Sean crut bon de nous parler ensuite de cette dame. "We use to call her "Chicken Lady"" commença-t-il. Elle vit toute seule depuis la mort de son mari dans sa ferme esseulée entre champs et vergers. Ce surnom lui avait été donné par Sean et ses collègues de la société de transport local. Elle s'était en effet obstinée pendant un certain temps à prendre le bus avec ses poulets, vivants bien sûr et pas toujours bien attachés. À cause des scènes et des accidents évités de justesse, que provoquèrent, à plusieurs reprises, des poulets affolés volant et courant à travers ce même van, elle finit par laisser ses poulets chez elle. Le nom est resté et tout le monde prend plus ou moins soin d'elle dans la région. Sean par exemple ne lui fait pas payer le "lift".

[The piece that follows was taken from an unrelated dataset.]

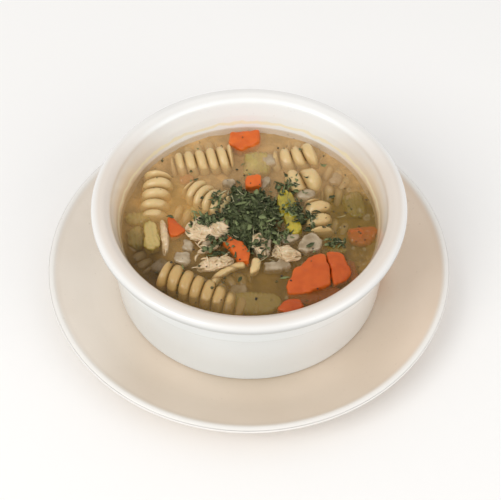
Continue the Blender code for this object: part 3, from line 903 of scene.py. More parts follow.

Ce fut notre premier contact avec la mentalité de l'île du sud, décrite par les néo-zélandais comme généralement plus généreuse et chaleureuse. Est-ce généralisable? nous en reparlerons.

Après toutes ces émotions il était bien temps que nous arrivions à Marahau, dernier poste avancé de la civilisation avant le parc. C'est ainsi en fin de matinée que nous découvrîmes "The Barn", notre auberge pour les prochains jours.



L'accueil du préposé à l'accueil fut glacial en cette belle matinée. On avait l'impression de l'avoir bousculé dans le métro sur son chemin pour aller au boulot. C'était à peu près ce niveau de sympathie et d'entrain. Les prix prohibitifs auraient achevé d'anéantir notre bonne humeur si le parc n'avait pas dévoilé sa splendeur sous nos yeux. Mais c'est une autre histoire.